Apesar de mais desligada, Mariana não deixou de encontrar um sentimento anti-Dilma Rousseff, atual Presidente do Brasil e candidata à reeleição pelo Partido dos Trabalhadores (PT): "O povo odeia, mas adora", resume a futura designer, destacando o comodismo que leva muitos brasileiros a não quererem arriscar a mudança, justificando assim a liderança da candidata nas sondagens. Se pudesse votar, Mariana diz que escolheria talvez Aécio Neves, o candidato do Partido Social Democrata Brasileiro (PSDB), mais à direita, "por acreditar e fazer acreditar que existe um possível resgate da credibilidade financeira deste país."

A nutricionista Ana Louro encontra essa mesma insatisfação com Dilma e o PT - "até hoje só ouvi uma pessoa a dizer bem da Dilma" - e, talvez por isso, também não votaria na actual Presidente: "No outro dia ouvi uma entrevista do colunista Rodrigo Constantino da 'Veja' que dizia 'A Dilma é um tiro certeiro na nuca, enquanto que a Marina é uma roleta russa... Uma roleta russa com 5 balas no tambor, mas... Que seja, tem a chance de justamente sair o [que está] vazio'. Acho que se estivesse na posição de poder votar aqui no Brasil, escolheria a Marina, exactamente pelo motivo da 'chance' poder ser melhor do que o atual - é um wild-card."

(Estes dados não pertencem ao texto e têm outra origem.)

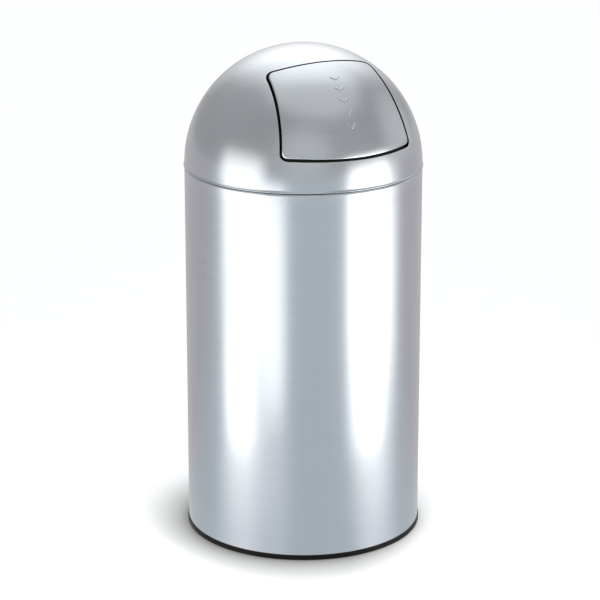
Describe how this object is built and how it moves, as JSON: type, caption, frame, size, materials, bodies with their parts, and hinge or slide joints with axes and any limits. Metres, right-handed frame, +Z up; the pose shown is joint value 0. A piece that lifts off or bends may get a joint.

Luís partilha da mesma opinião e garante que se fosse brasileiro votaria em Marina Silva, "apesar de ter preocupações com a sua fé evangelista (talvez um factor importante, talvez não) e a sua política económica, que não parece muito clara ou diferente da do PT". Mas as preocupações da candidata do Partido Socialista Brasileiro (PSB) com o ambiente e com a população indígena, bem como a empatia que consegue com os eleitores, conquistaram Luís. E o jovem não será o único a apoiar Marina entre uma certa camada do eleitorado, onde a maior parte dos emigrantes portugueses no Brasil se move: "Na classe média, onde acabo por ter todos os amigos, existe uma aproximação a Aécio e Marina e uma opinião generalizada de que o que sustém a campanha de Dilma é a bandeira dos projetos sociais como o 'Bolsa Família' e o 'Minha Casa, Minha Vida'." Será essa a opinião da maioria dos brasileiros? Mais à noite saberemos.